Scaling
Scaling describes the ability of a web scraping system to grow and maintain performance as workload demands increase.
Definition
In the context of web scraping and automation, scaling means architecting systems so they can handle larger volumes of requests, data sources, and concurrent tasks without degrading reliability or speed. It involves moving beyond simple scripts to robust infrastructure capable of processing thousands to millions of pages, managing proxies, evading anti-bot defenses, and sustaining throughput. Scalable scraping requires distributed task orchestration, dynamic resource allocation, and monitoring to maintain consistent performance as load grows. Effective scaling ensures that systems remain resilient to site changes, rate limits, and CAPTCHAs while delivering accurate data at high volume. The focus is on both capacity and stability under increasing operational demands.
Pros
- Handles large volumes of data requests without performance loss.
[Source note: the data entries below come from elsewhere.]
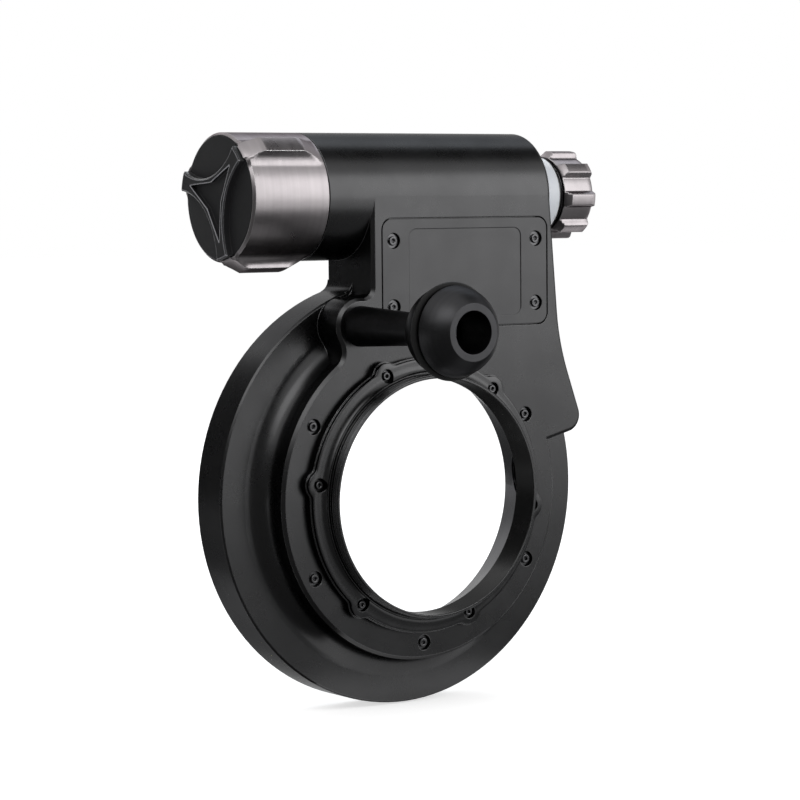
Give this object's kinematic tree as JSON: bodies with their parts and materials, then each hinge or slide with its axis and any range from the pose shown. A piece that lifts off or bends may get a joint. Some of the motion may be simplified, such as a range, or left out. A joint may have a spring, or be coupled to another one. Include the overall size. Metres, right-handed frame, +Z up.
{
  "type": "macro ring light",
  "caption": "Ring light head with a lens bore, a neck and a battery tube, a screw cap, a fluted knob and a ball on a stalk.",
  "frame": {"origin": "on the lens bore's axis, in the plane of the hub's rear face", "axes": "+Y along the lens axis towards the lit side, +X along the battery tube towards the knob, +Z up from the ring to the tube"},
  "size_m": [0.1298, 0.0936, 0.1658],
  "materials": {
    "black_anodised": "satin",
    "silver_anodised": "satin",
    "satin_liner": "satin",
    "dark_screw": "satin",
    "bright_steel": "satin",
    "contact_brass": "satin",
    "black_rubber": "matte",
    "frosted_window": "matte",
    "frosted_ring": "satin",
    "white_board": "matte",
    "green_board": "satin",
    "chip_black": "matte",
    "cool_chip": "gloss",
    "warm_chip": "gloss",
    "wire_red": "satin",
    "cell_wrap": "gloss"
  },
  "bodies": {
    "housing": {"ball_screw": "bright_steel", "ball_seal": "black_rubber", "ball_stalk": "black_anodised", "battery_cell": "cell_wrap", "battery_lead": "wire_red", "bezel_ring": "black_anodised", "board_screws": "bright_steel", "bore_liner": "satin_liner", "collar": "black_anodised", "contact_board": "green_board", "cool_leds": "cool_chip", "cover_gasket": "black_rubber", "cover_plate": "black_anodised", "cover_screws": "dark_screw", "driver_board": "green_board", "driver_parts": "chip_black", "encoder_body": "bright_steel", "encoder_lead": "wire_red", "front_window": "frosted_window", "housing": "black_anodised", "housing_screws": "dark_screw", "led_board": "white_board", "led_leads": "wire_red", "light_ring": "frosted_ring", "mount_ring": "black_anodised", "mount_ring_screws": "dark_screw", "positive_contact": "contact_brass", "shaft_seal": "black_rubber", "status_board": "green_board", "status_leds": "cool_chip", "warm_leds": "warm_chip", "window_inner_seal": "black_rubber", "window_outer_seal": "black_rubber"},
    "encoder_rotor": {"encoder_rotor": "bright_steel"},
    "knob": {"knob": "silver_anodised", "knob_shaft": "dark_screw"},
    "cap_seals": {"cap_seals": "black_rubber"},
    "cap": {"cap_sleeve": "silver_anodised", "cap_end": "black_anodised", "cap_contact": "contact_brass", "cap_spring": "bright_steel"}
  },
  "joints": [
    {"name": "knob_turn", "type": "hinge", "parent": "housing", "child": "encoder_rotor", "pos_m": [0, 0.0183, 0.08587], "axis": [1, 0, 0], "continuous": true},
    {"name": "knob_push", "type": "slide", "parent": "encoder_rotor", "child": "knob", "axis": [-1, 0, 0], "range_m": [0, 0.0008], "stiffness_N_per_m": 400},
    {"name": "cap_travel", "type": "slide", "parent": "housing", "child": "cap_seals", "axis": [-1, 0, 0], "range_m": [0, 0.0121]},
    {"name": "cap_turn", "type": "hinge", "parent": "cap_seals", "child": "cap", "pos_m": [0, 0.0183, 0.08587], "axis": [-1, 0, 0], "range_deg": [0, 2160]}
  ],
  "couplings": [
    {"joint": "cap_travel", "follows": "cap_turn", "m_per_rad": 0.00031831}
  ]
}
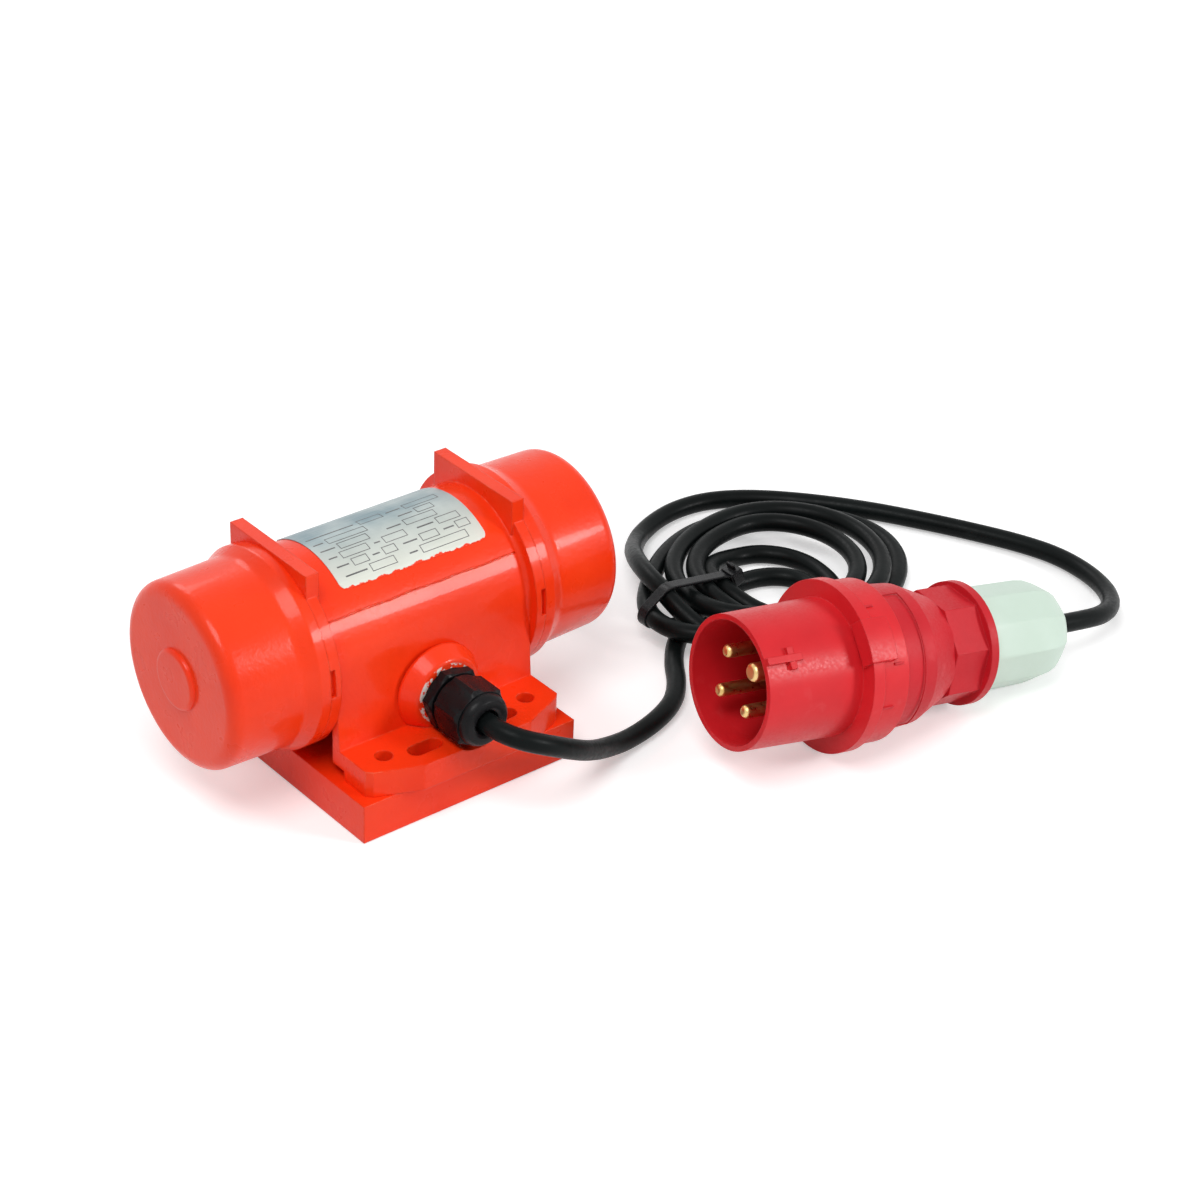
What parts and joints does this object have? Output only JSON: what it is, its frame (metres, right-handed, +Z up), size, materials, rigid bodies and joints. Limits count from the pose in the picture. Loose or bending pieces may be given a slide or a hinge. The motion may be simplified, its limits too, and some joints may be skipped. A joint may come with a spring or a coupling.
{
  "type": "vibration motor",
  "caption": "Rotary electric vibration motor: finned-foot casting with domed end caps over eccentric weights, base plate, side cable gland, coiled cable and round industrial plug.",
  "frame": {"origin": "centre of the base plate's underside, below the middle of the shaft", "axes": "+Z up from the mounting face, +X along the shaft towards the right-hand end cap, -Y towards the cable gland"},
  "size_m": [0.3801, 0.1927, 0.0913],
  "materials": {
    "orange_paint": "glossy enamel",
    "label_plate": "satin, blank",
    "steel": "machined",
    "laminations": "dull, edge-on sheets",
    "copper": "enamelled copper wire",
    "wire_insulation": "smooth",
    "rotor_bars": "cast",
    "bearing_steel": "ground",
    "cast_weight": "as cast",
    "dial_plate": "satin, bare dial",
    "black_rubber": "satin",
    "tie_plastic": "matte",
    "plug_red": "matte",
    "plug_insert": "matte",
    "plug_grey": "satin",
    "contact_brass": "bright"
  },
  "bodies": {
    "housing": {"base_plate": "orange_paint", "bearing_outer_left": "bearing_steel", "bearing_outer_right": "bearing_steel", "bearing_shield_left": "orange_paint", "bearing_shield_right": "orange_paint", "body_casting": "orange_paint", "cable_coil": "black_rubber", "cable_gland_stub": "black_rubber", "cable_lead": "black_rubber", "cable_plug_stub": "black_rubber", "cable_tail": "black_rubber", "cable_tie": "tie_plastic", "cap_seal_left": "black_rubber", "cap_seal_right": "black_rubber", "earth_pin": "contact_brass", "end_cap_left": "orange_paint", "end_cap_right": "orange_paint", "gland_body": "orange_paint", "gland_nut": "orange_paint", "gland_seal": "black_rubber", "nameplate": "label_plate", "phase_pins": "contact_brass", "plate_screws": "steel", "plug_front": "plug_red", "plug_housing": "plug_red", "plug_insert": "plug_insert", "plug_nut": "plug_grey", "plug_seal": "black_rubber", "shield_screws": "steel", "stator_core": "laminations", "stator_windings": "copper", "supply_leads": "wire_insulation", "terminal_screws": "steel"},
    "rotor": {"shaft": "steel", "rotor_core": "laminations", "rotor_cage": "rotor_bars", "shaft_spacers": "steel", "shaft_clips": "steel", "bearing_inner_left": "bearing_steel", "fixed_weight_left": "cast_weight", "dial_left": "dial_plate", "fixed_clamp_screw_left": "steel", "bearing_inner_right": "bearing_steel", "fixed_weight_right": "cast_weight", "dial_right": "dial_plate", "fixed_clamp_screw_right": "steel"},
    "balls_left": {"bearing_balls_left": "bearing_steel"},
    "adjustable_left": {"adjustable_weight_left": "cast_weight", "adjustable_clamp_screw_left": "steel"},
    "balls_right": {"bearing_balls_right": "bearing_steel"},
    "adjustable_right": {"adjustable_weight_right": "cast_weight", "adjustable_clamp_screw_right": "steel"}
  },
  "joints": [
    {"name": "rotor_spin", "type": "hinge", "parent": "housing", "child": "rotor", "pos_m": [0, 0, 0.0529], "axis": [1, 0, 0], "continuous": true},
    {"name": "balls_left_roll", "type": "hinge", "parent": "housing", "child": "balls_left", "pos_m": [0, 0, 0.0529], "axis": [1, 0, 0], "continuous": true},
    {"name": "balls_right_roll", "type": "hinge", "parent": "housing", "child": "balls_right", "pos_m": [0, 0, 0.0529], "axis": [1, 0, 0], "continuous": true},
    {"name": "adjustable_left_turn", "type": "hinge", "parent": "rotor", "child": "adjustable_left", "pos_m": [0, 0, 0.0529], "axis": [1, 0, 0], "range_deg": [0, 180]},
    {"name": "adjustable_right_turn", "type": "hinge", "parent": "rotor", "child": "adjustable_right", "pos_m": [0, 0, 0.0529], "axis": [1, 0, 0], "range_deg": [0, 180]}
  ],
  "couplings": [
    {"joint": "balls_left_roll", "follows": "rotor_spin", "ratio": 0.3682},
    {"joint": "balls_right_roll", "follows": "rotor_spin", "ratio": 0.3682}
  ]
}
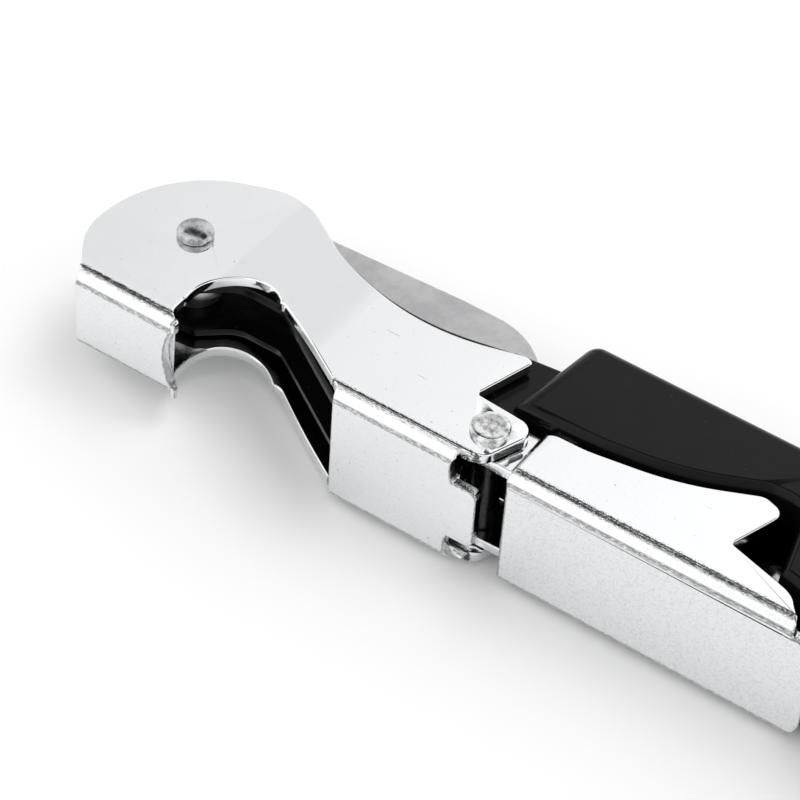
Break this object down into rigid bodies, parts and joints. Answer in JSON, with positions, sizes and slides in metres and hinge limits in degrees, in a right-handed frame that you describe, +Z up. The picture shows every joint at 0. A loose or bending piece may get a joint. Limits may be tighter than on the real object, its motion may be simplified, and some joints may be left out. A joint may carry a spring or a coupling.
{
  "type": "lever corkscrew",
  "caption": "Folding lever corkscrew lying closed: jointed channel lever with crown-cap mouth over a dark channel handle that holds a pivoting worm and a foil blade.",
  "frame": {"origin": "under the middle of the closed tool's bounding box, on the plane it lies on", "axes": "+X along the handle towards its far end, +Y towards the handle's back, +Z up through the side it shows"},
  "size_m": [0.1216, 0.0242, 0.016],
  "materials": {
    "coated_handle": "smooth gloss black coating on pressed steel",
    "plated_lever": "bright plating with faint press marks",
    "rivet_steel": "dull, peened heads",
    "worm_steel": "bright plated wire",
    "blade_steel": "satin, lightly stained"
  },
  "bodies": {
    "handle": {"handle_shell": "coated_handle", "lever_rivet": "rivet_steel", "worm_pin": "rivet_steel", "blade_washer_upper": "rivet_steel", "blade_washer_lower": "rivet_steel"},
    "first_stage": {"lever_first_stage": "plated_lever", "stage_rivet": "rivet_steel"},
    "second_stage": {"lever_second_stage": "plated_lever"},
    "worm": {"worm_screw": "worm_steel", "worm_knuckle": "worm_steel"},
    "blade": {"foil_blade": "blade_steel"}
  },
  "joints": [
    {"name": "lever_swing", "type": "hinge", "parent": "handle", "child": "first_stage", "pos_m": [-0.0514, -0.00045, 0.008], "axis": [0, 0, -1], "range_deg": [0, 180]},
    {"name": "stage_fold", "type": "hinge", "parent": "first_stage", "child": "second_stage", "pos_m": [-0.01215, -0.0072, 0.008], "axis": [0, 0, -1], "range_deg": [0, 30]},
    {"name": "worm_swing", "type": "hinge", "parent": "handle", "child": "worm", "pos_m": [-0.00225, -0.0055, 0.008], "axis": [0, 0, -1], "range_deg": [0, 93]},
    {"name": "blade_swing", "type": "hinge", "parent": "handle", "child": "blade", "pos_m": [-0.0514, -0.00045, 0.008], "axis": [0, 0, 1], "range_deg": [0, 180]}
  ],
  "couplings": [
    {"joint": "worm_swing", "follows": "lever_swing", "ratio": 0.5166}
  ]
}
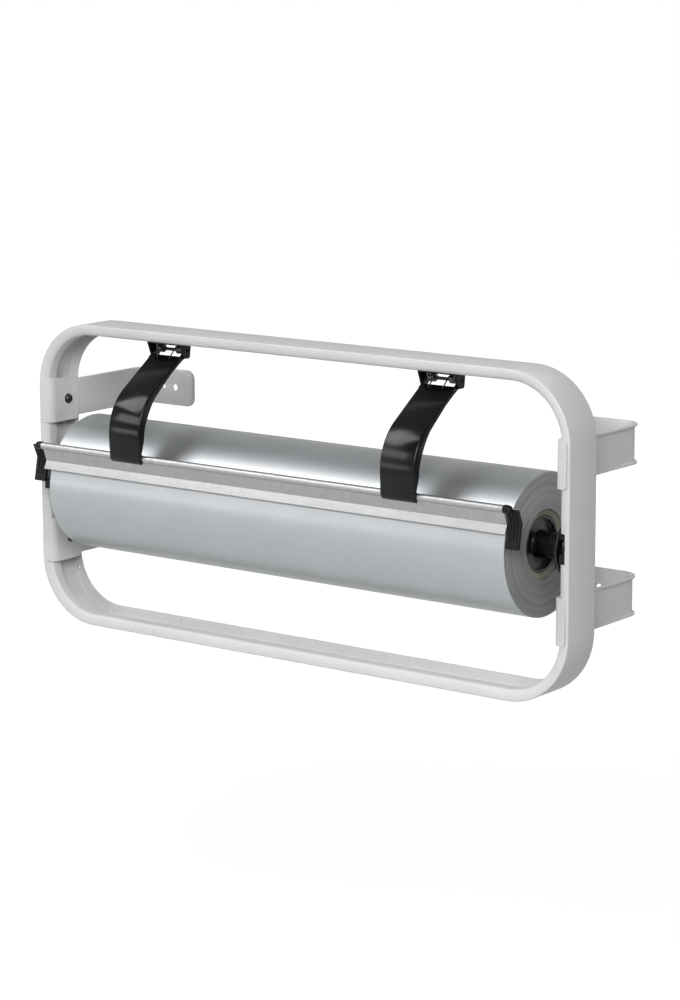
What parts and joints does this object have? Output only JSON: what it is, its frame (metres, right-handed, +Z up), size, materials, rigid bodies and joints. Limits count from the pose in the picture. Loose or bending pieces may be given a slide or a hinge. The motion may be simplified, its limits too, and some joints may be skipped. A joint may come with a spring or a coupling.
{
  "type": "wall-mounted paper roll cutter",
  "caption": "Wall-mounted ring frame that carries a roll of paper on an axle, with two sprung arms that press a bright tear bar on the roll.",
  "frame": {"origin": "the middle of the four large wall holes, on the back of the wall flanges' plates; the wall itself is at Y = 2.3 mm, where the flanges' rims end", "axes": "+X to the right along the roll, +Y into the wall, +Z up; the roll and the cutter stand out towards -Y"},
  "size_m": [0.586, 0.1806, 0.282],
  "materials": {
    "grey_paint": "light grey powder coat, satin",
    "black_screw": "blackened steel",
    "zinc_steel": "zinc-plated steel",
    "black_plastic": "moulded, fine grain",
    "black_steel": "black enamel",
    "card": "wound cardboard",
    "silver_paper": "metallised paper, satin silver",
    "spring_wire": "oiled spring steel",
    "black_gloss": "glossy moulding",
    "bright_alloy": "bright anodised extrusion"
  },
  "bodies": {
    "frame": {"rail_top": "grey_paint", "rail_bottom": "grey_paint", "upright_left": "grey_paint", "upright_right": "grey_paint", "bracket_upper_left": "grey_paint", "bracket_upper_right": "grey_paint", "bracket_lower_left": "grey_paint", "bracket_lower_right": "grey_paint", "bracket_screws": "black_screw", "clamp_dogs": "zinc_steel", "axle_bearing_left": "black_plastic", "axle_bearing_right": "black_plastic", "arm_foot_left": "black_plastic", "arm_foot_right": "black_plastic", "foot_screws": "zinc_steel", "pivot_pin_left": "black_steel", "pivot_pin_right": "black_steel", "torsion_spring_left": "spring_wire", "torsion_spring_right": "spring_wire"},
    "roll": {"axle": "black_steel", "core_plug_left": "black_plastic", "core_plug_right": "black_plastic", "axle_collar_left": "black_plastic", "axle_collar_right": "black_plastic", "collar_screws": "zinc_steel", "core_tube": "card", "paper_roll": "silver_paper"},
    "cutter": {"arm_left": "black_gloss", "arm_right": "black_gloss", "cut_bar": "bright_alloy", "end_cap_left": "black_plastic", "end_cap_right": "black_plastic"}
  },
  "joints": [
    {"name": "roll_spin", "type": "hinge", "parent": "frame", "child": "roll", "pos_m": [0, -0.1053, -0.009], "axis": [1, 0, 0], "continuous": true},
    {"name": "cutter_lift", "type": "hinge", "parent": "frame", "child": "cutter", "pos_m": [0, -0.1114, 0.123], "axis": [-1, 0, 0], "range_deg": [0, 56], "stiffness_Nm_per_rad": 0.25, "springref_deg": -40.11, "deforming": ["torsion_spring_left", "torsion_spring_right"]}
  ]
}
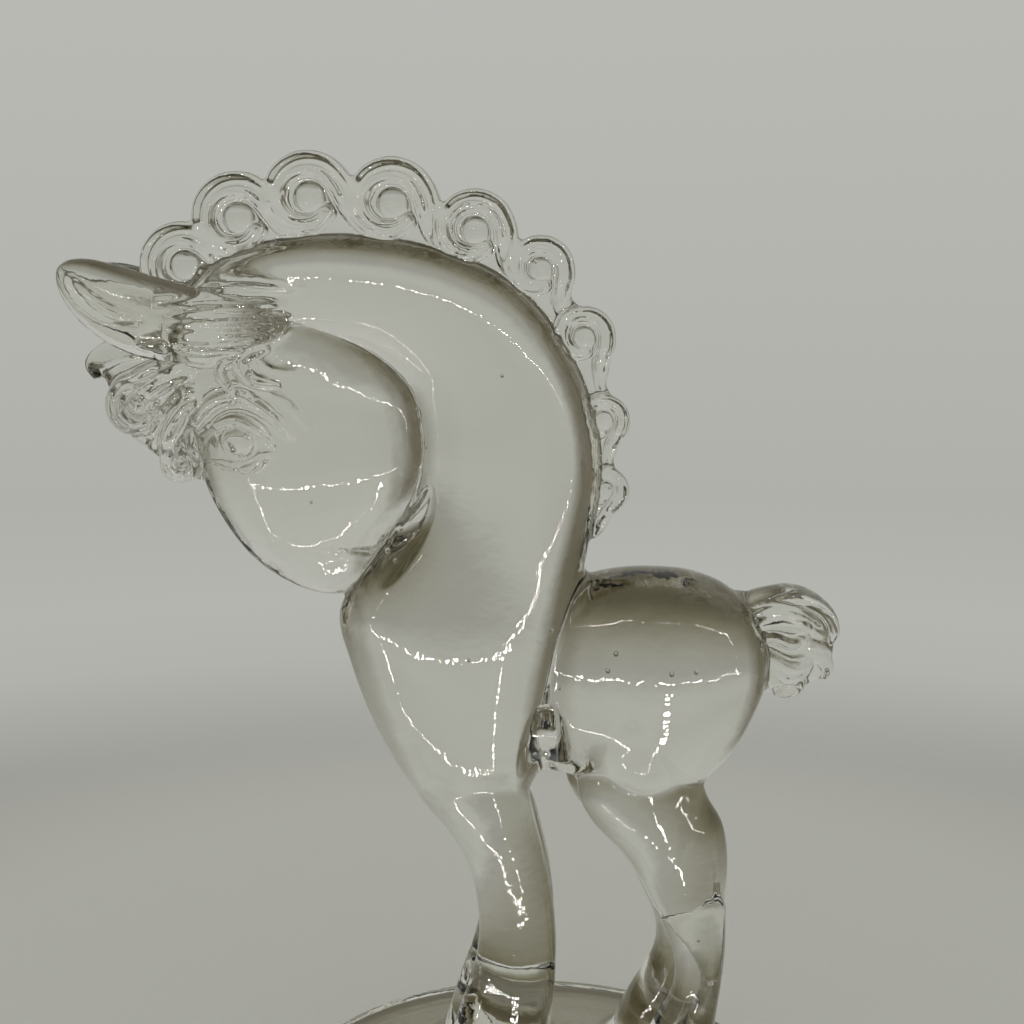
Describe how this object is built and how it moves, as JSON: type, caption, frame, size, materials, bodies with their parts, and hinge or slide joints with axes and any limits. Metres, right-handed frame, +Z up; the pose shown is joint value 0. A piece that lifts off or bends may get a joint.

- Improves reliability across diverse sources and frequent changes.
- Enables parallel processing and faster data delivery.
- Supports automation and reduces manual intervention.
- Facilitates integration with business workflows and analytics.
Cons
- Requires more complex infrastructure and engineering expertise.
- Higher operational costs for proxies, servers, and monitoring.
- Increased risk of detection and blocking if not carefully managed.
- Maintenance overhead for distributed systems and dependencies.
- Scaling too fast without planning can lead to failures and data gaps.
Use Cases
- Enterprise-level price monitoring across thousands of e-commerce pages.
- Real-time competitive intelligence dashboards pulling frequent updates.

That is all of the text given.